Exercise description: Every line in the listing below from the one with "rings[name] = (side" through the one with "bpy.data.objects.remove(obj)" is to be reproduced exactly, both ends included; leave out the rest.

Available data:

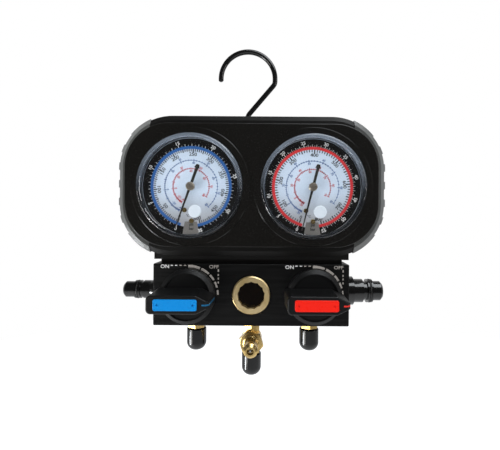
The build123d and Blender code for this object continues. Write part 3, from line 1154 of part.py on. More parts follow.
    # Insert: coloured plate with two small dimples, over the knob's screw.
    with BuildPart() as knob_insert:
        with BuildSketch(front_plane(knob_x - INSERT_SHIFT, 0, insert_floor)):
            RectangleRounded(INSERT_LENGTH, INSERT_WIDTH, INSERT_CORNER)
        extrude(amount=INSERT_THICKNESS)
        fillet(knob_insert.faces().sort_by(Axis.Y)[0].edges(), INSERT_PROUD)
        with BuildSketch(front_plane(knob_x - INSERT_SHIFT, 0, insert_floor + INSERT_THICKNESS / 2)):
            with Locations((-INSERT_DIMPLE_X, 0), (INSERT_DIMPLE_X, 0)):
                Circle(INSERT_DIMPLE_RADIUS)
        extrude(amount=INSERT_THICKNESS, mode=Mode.SUBTRACT)
    knob_insert.part.label = f"{name}_knob_insert"
    export_step(knob_insert.part, f"parts/{name}_knob_insert.step")

    with BuildPart() as knob_screw:
        round_bar(front_plane(knob_x, 0, KNOB_SCREW_END), KNOB_SCREW_RADIUS, KNOB_SCREW_SEAT - KNOB_SCREW_END)
        round_bar(front_plane(knob_x, 0, KNOB_SCREW_SEAT), KNOB_SCREW_HEAD_RADIUS, KNOB_SCREW_HEAD_HEIGHT)
        socket_plane = front_plane(knob_x, 0, KNOB_SCREW_SEAT + KNOB_SCREW_HEAD_HEIGHT / 2)
        hex_bar(socket_plane, 2 * KNOB_SCREW_SOCKET, KNOB_SCREW_HEAD_HEIGHT, mode=Mode.SUBTRACT)
    knob_screw.part.label = f"{name}_knob_screw"
    export_step(knob_screw.part, f"parts/{name}_knob_screw.step")

# ---- Ports: pipe thread, hexagon and a flare that points down, under a round-ended cap ----
cap_top_gap = FREE_GAP


def flare_outline(top):
    """Half section of a flare nipple that points down from a level: (radius, z)."""
    return [
        (0, top),
        (FLARE_RADIUS, top),
        (FLARE_RADIUS, top - FLARE_LENGTH),
        (FLARE_TIP_RADIUS, top - FLARE_LENGTH - FLARE_CONE),
        (0, top - FLARE_LENGTH - FLARE_CONE),
    ]


def make_cap(x, top, name):
    """Push-on cap that hangs under a flare, its rim just below the hexagon."""
    rim = top - FREE_GAP
    with BuildPart() as cap:
        round_bar(level_plane(x, rim - CAP_LENGTH), CAP_RADIUS, CAP_LENGTH)
        fillet(cap.edges().group_by(Axis.Z)[0], CAP_END_ROUNDING)
        fillet(cap.edges().group_by(Axis.Z)[-1], CAP_RIM_ROUNDING)
        cap_floor = rim - CAP_LENGTH + CAP_END_WALL
        round_bar(level_plane(x, cap_floor), FLARE_RADIUS + FREE_GAP, CAP_LENGTH, mode=Mode.SUBTRACT)
    cap.part.label = f"{name}_port_cap"
    export_step(cap.part, f"parts/{name}_port_cap.step")


flare_top = BLOCK_BOTTOM - PORT_HEX_LENGTH
for name, side in SIDES.items():
    port_x = PORT_SHIFT + side * PORT_SPACING / 2
    with BuildPart() as port:
        thread_plane = level_plane(port_x, BLOCK_BOTTOM)
        round_bar(thread_plane, PIPE_THREAD_RADIUS - FIT, PIPE_THREAD_LENGTH - STATIC_GAP)
        hex_bar(level_plane(port_x, flare_top), PORT_HEX_FLATS, PORT_HEX_LENGTH, turn=30)
        turned(flare_outline(flare_top), upright_section(port_x), upright_axis(port_x))
        port_length = PIPE_THREAD_LENGTH + PORT_HEX_LENGTH + FLARE_LENGTH + FLARE_CONE
        port_end = flare_top - FLARE_LENGTH - FLARE_CONE
        round_bar(level_plane(port_x, port_end), GALLERY_RADIUS, port_length, mode=Mode.SUBTRACT)
    port.part.label = f"{name}_port"
    export_step(port.part, f"parts/{name}_port.step")
    make_cap(port_x, flare_top, name)

# ---- Centre tee: upright hexagon stem, turned front nut with a flare, and a lower flare ----
tee_flare_top = TEE_Z - TEE_BODY_RADIUS - TEE_BOTTOM_HEX_LENGTH + 2
with BuildPart() as tee_nut:
    hex_bar(front_plane(0, TEE_Z, TEE_HEX_BACK), TEE_HEX_FLATS, TEE_HEX_FRONT - TEE_HEX_BACK, turn=TEE_HEX_TURN)
    nut_rounding = [
        (0, TEE_HEX_BACK),
        (TEE_HEX_FLATS, TEE_HEX_BACK),
        (TEE_HEX_FLATS, TEE_HEX_FRONT - TEE_HEX_FLATS / 4),
        (TEE_HEX_FLATS / 2, TEE_HEX_FRONT),
        (0, TEE_HEX_FRONT),
    ]
    turned(nut_rounding, half_section(0, TEE_Z), front_axis(0, TEE_Z), mode=Mode.INTERSECT)

with BuildPart() as centre_tee:
    round_bar(level_plane(0, BLOCK_BOTTOM), PIPE_THREAD_RADIUS - FIT, PIPE_THREAD_LENGTH - STATIC_GAP)
    hex_bar(level_plane(0, TEE_Z), PORT_HEX_FLATS, BLOCK_BOTTOM - TEE_Z, turn=30)
    tee_body = [
        (0, TEE_BODY_BACK),
        (TEE_BODY_RADIUS - TEE_HEX_CHAMFER, TEE_BODY_BACK),
        (TEE_BODY_RADIUS, TEE_BODY_BACK + TEE_HEX_CHAMFER),
        (TEE_BODY_RADIUS, TEE_HEX_BACK),
        (0, TEE_HEX_BACK),
    ]
    turned(tee_body, half_section(0, TEE_Z), front_axis(0, TEE_Z))
    add(tee_nut.part)
    front_flare = [
        (0, TEE_HEX_FRONT),
        (TEE_COLLAR_RADIUS, TEE_HEX_FRONT),
        (TEE_COLLAR_RADIUS, TEE_HEX_FRONT + 1.0),
        (FLARE_RADIUS, TEE_HEX_FRONT + 1.6),
        (FLARE_RADIUS, TEE_FRONT - FLARE_CONE),
        (FLARE_TIP_RADIUS, TEE_FRONT),
        (0, TEE_FRONT),
    ]
    turned(front_flare, half_section(0, TEE_Z), front_axis(0, TEE_Z))
    hex_bar(level_plane(0, tee_flare_top), PORT_HEX_FLATS, TEE_Z - tee_flare_top, turn=30)
    turned(flare_outline(tee_flare_top), upright_section(0), upright_axis(0))
    tee_end = tee_flare_top - FLARE_LENGTH - FLARE_CONE
    round_bar(level_plane(0, tee_end), GALLERY_RADIUS, BLOCK_BOTTOM + PIPE_THREAD_LENGTH - tee_end, mode=Mode.SUBTRACT)
    round_bar(front_plane(0, TEE_Z, PIPE_HEIGHT), CORE_NECK_RADIUS, TEE_FRONT, mode=Mode.SUBTRACT)
    core_bore = front_plane(0, TEE_Z, CORE_PIN_BACK - 2 * CORE_NECK_RADIUS)
    round_bar(core_bore, CORE_BORE_RADIUS, TEE_FRONT, mode=Mode.SUBTRACT)
centre_tee.part.label = "centre_tee"
export_step(centre_tee.part, "parts/centre_tee.step")
make_cap(0, tee_flare_top, "centre")

# ---- Service valve core in the tee's front flare, and its sprung pin ----
with BuildPart() as service_core:
    core_plane = front_plane(0, TEE_Z, CORE_BACK)
    round_bar(core_plane, CORE_BORE_RADIUS - FIT, CORE_FRONT - CORE_BACK)
    round_bar(core_plane, CORE_PIN_RADIUS + FIT, CORE_FRONT, mode=Mode.SUBTRACT)
    with BuildSketch(front_plane(0, TEE_Z, CORE_FRONT - 2)):
        Rectangle(2 * CORE_BORE_RADIUS, CORE_BORE_RADIUS / 2)
    extrude(amount=CORE_FRONT, mode=Mode.SUBTRACT)
service_core.part.label = "service_core"
export_step(service_core.part, "parts/service_core.step")

with BuildPart() as service_pin:
    pin_section = [
        (0, CORE_PIN_BACK),
        (2 * CORE_PIN_RADIUS, CORE_PIN_BACK),
        (2 * CORE_PIN_RADIUS, CORE_BACK - FREE_GAP),
        (CORE_PIN_RADIUS, CORE_BACK - FREE_GAP),
        (CORE_PIN_RADIUS, CORE_PIN_FRONT),
        (0, CORE_PIN_FRONT),
    ]
    turned(pin_section, half_section(0, TEE_Z), front_axis(0, TEE_Z))
service_pin.part.label = "service_pin"
export_step(service_pin.part, "parts/service_pin.step")

# ---- Hose posts: turned studs in the block's sides, with a sealing ring on the bead ----
post_stud_length = BLOCK_WIDTH / 2 - valve_x - SEAT_OUTER_REACH - STATIC_GAP
rings = {}
for name, side in SIDES.items():
    post = POSTS[name]
    side_x = BLOCK_WIDTH / 2
    ring_x = (post["groove_end"] + post["bead_end"]) / 2
    ring_floor = post["bead"] - 2 * POST_RING_SECTION + POST_RING_SQUEEZE
    outline = [
        (-post_stud_length, 0),
        (-post_stud_length, POST_STUD_RADIUS),
        (0, POST_STUD_RADIUS),
        (0, post["flange"]),
        (post["cone"], post["flange_end"]),
        (post["cone"], post["body"]),
        (post["body_end"], post["body"]),
        (post["body_end"], post["groove"]),
        (post["groove_end"], post["groove"]),
        (post["groove_end"], post["bead"]),
        (ring_x - POST_RING_SECTION, post["bead"]),
        (ring_x - POST_RING_SECTION, ring_floor),
        (ring_x + POST_RING_SECTION, ring_floor),
        (ring_x + POST_RING_SECTION, post["bead"]),
        (post["bead_end"], post["bead"]),
        (post["bead_end"], post["end"]),
        (post["reach"] - POST_CHAMFER, post["end"]),
        (post["reach"], post["end"] - POST_CHAMFER),
        (post["reach"], 0),
    ]
    post_plane = front_plane(0, 0, GALLERY_HEIGHT)
    with BuildPart() as hose_post:
        placed = [(side * (side_x + distance), radius) for distance, radius in outline]
        turned(list(dict.fromkeys(placed)), post_plane, gallery_axis)
    hose_post.part.label = f"{name}_hose_post"
    export_step(hose_post.part, f"parts/{name}_hose_post.step")
    rings[name] = (side * (side_x + ring_x), ring_floor + POST_RING_SECTION)

with BuildPart() as post_rings:
    for ring_x, ring_radius in rings.values():
        with BuildSketch(front_plane(0, 0, GALLERY_HEIGHT)) as ring:
            with Locations((ring_x, ring_radius)):
                Circle(POST_RING_SECTION - STATIC_GAP)
        revolve(ring.sketch, axis=gallery_axis)
post_rings.part.label = "post_rings"
export_step(post_rings.part, "parts/post_rings.step")
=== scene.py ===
"""Looks for the refrigerant manifold gauge: materials, dial and block printing, light and camera.

Lengths are in metres in the model's frame: X to the high side, Z up, the front towards -Y.
Dial angles are in degrees clockwise from the top, as a gauge is read.
"""

import math

import bpy
from mathutils import Matrix, Vector


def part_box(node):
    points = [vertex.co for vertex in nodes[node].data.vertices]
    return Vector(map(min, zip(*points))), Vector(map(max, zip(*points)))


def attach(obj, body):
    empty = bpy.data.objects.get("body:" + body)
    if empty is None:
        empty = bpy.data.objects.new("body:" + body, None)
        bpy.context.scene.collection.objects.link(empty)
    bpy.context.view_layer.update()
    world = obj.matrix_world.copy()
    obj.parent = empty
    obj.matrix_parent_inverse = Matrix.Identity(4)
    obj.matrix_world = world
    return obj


MM = 0.001
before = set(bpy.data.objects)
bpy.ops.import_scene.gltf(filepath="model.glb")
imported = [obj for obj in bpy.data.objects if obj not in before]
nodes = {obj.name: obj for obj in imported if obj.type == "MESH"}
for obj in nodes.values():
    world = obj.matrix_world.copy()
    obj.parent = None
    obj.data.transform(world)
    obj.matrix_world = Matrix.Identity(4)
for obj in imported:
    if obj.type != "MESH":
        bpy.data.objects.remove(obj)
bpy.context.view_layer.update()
scene = bpy.context.scene
BODY = "manifold"
SIDES = ("low", "high")


# ---- Places read from the frame ----
def centre(node):
    low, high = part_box(node)
    return (low + high) / 2


dial_places = {side: (centre(f"{side}_dial").x, centre(f"{side}_dial").z) for side in SIDES}
dial_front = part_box("low_dial")[0].y
dial_z = dial_places["low"][1]
block_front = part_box("manifold_block")[0].y
knob_places = {side: (centre(f"{side}_spindle").x, centre(f"{side}_spindle").z) for side in SIDES}
knob_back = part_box("low_knob")[1].y


# ---- Building node trees ----
NOISE_LOW = 0.3  # a noise seldom leaves this range
NOISE_HIGH = 0.7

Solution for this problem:
    rings[name] = (side * (side_x + ring_x), ring_floor + POST_RING_SECTION)

with BuildPart() as post_rings:
    for ring_x, ring_radius in rings.values():
        with BuildSketch(front_plane(0, 0, GALLERY_HEIGHT)) as ring:
            with Locations((ring_x, ring_radius)):
                Circle(POST_RING_SECTION - STATIC_GAP)
        revolve(ring.sketch, axis=gallery_axis)
post_rings.part.label = "post_rings"
export_step(post_rings.part, "parts/post_rings.step")
=== scene.py ===
"""Looks for the refrigerant manifold gauge: materials, dial and block printing, light and camera.

Lengths are in metres in the model's frame: X to the high side, Z up, the front towards -Y.
Dial angles are in degrees clockwise from the top, as a gauge is read.
"""

import math

import bpy
from mathutils import Matrix, Vector


def part_box(node):
    points = [vertex.co for vertex in nodes[node].data.vertices]
    return Vector(map(min, zip(*points))), Vector(map(max, zip(*points)))


def attach(obj, body):
    empty = bpy.data.objects.get("body:" + body)
    if empty is None:
        empty = bpy.data.objects.new("body:" + body, None)
        bpy.context.scene.collection.objects.link(empty)
    bpy.context.view_layer.update()
    world = obj.matrix_world.copy()
    obj.parent = empty
    obj.matrix_parent_inverse = Matrix.Identity(4)
    obj.matrix_world = world
    return obj


MM = 0.001
before = set(bpy.data.objects)
bpy.ops.import_scene.gltf(filepath="model.glb")
imported = [obj for obj in bpy.data.objects if obj not in before]
nodes = {obj.name: obj for obj in imported if obj.type == "MESH"}
for obj in nodes.values():
    world = obj.matrix_world.copy()
    obj.parent = None
    obj.data.transform(world)
    obj.matrix_world = Matrix.Identity(4)
for obj in imported:
    if obj.type != "MESH":
        bpy.data.objects.remove(obj)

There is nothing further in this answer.